I found this to be incredibly raw and honest. Obviously I don’t know whether it’s actually accurate or relatable, but it was definitely emotional. And there was a certain part with Lou, a friend Bobby makes at the carers’ group, that was just… wow. It was shocking and strange but sad, too, really. I thought it was really fantastic overall. 4.5 stars.

Book Review: The Shadow Girl

First of all, I’d like to say a huge thank you to the author/publisher of this book for providing me with a free copy in return for my opinion. (I desperately searched through my emails so I could send a link but hopefully you see this anyway!)

The Shadow Girl by Misty Mount
Published March 2019 by Between the Lines Publishing

This is a young adult book, with 13-year-old Zylia as the protagonist. She’s a fair bit younger than me, which can sometimes impact my enjoyment of a book. However, I didn’t have too much of a problem with it in this case. Mount managed to capture the young girl’s voice fantastically – it was like being inside Zylia’s head – but with a dark, more mature undertone. In fact, I think this may actually be a little too dark for most 13-year-olds.
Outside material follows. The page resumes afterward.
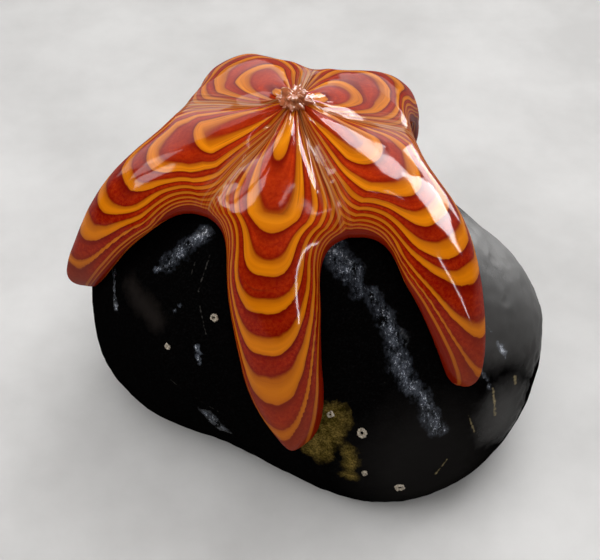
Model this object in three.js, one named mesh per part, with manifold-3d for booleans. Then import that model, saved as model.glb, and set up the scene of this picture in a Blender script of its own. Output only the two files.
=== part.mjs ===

I was immediately reminded of All the Lonely People when I read this. Not in a bad way, though; it wasn’t too similar that it was boring or anything like that. I just found it interesting to note that the two shared a similar premise, based on fading out of existence due to basically being forgotten or erased.

There were a few important social issues sprinkled throughout this book which was a nice touch. Underage smoking and even bullying and self-esteem problems were the key ones I picked up. If a younger person were to read this, I think these are great topics for them to be educated on.

I did notice quite a lot of spelling mistakes and typos which was a shame. Editing can really make or break a book!

Overall, I did enjoy this. It started off a bit slow, coming to quite a big crescendo near the end. 3.5 to 4 stars.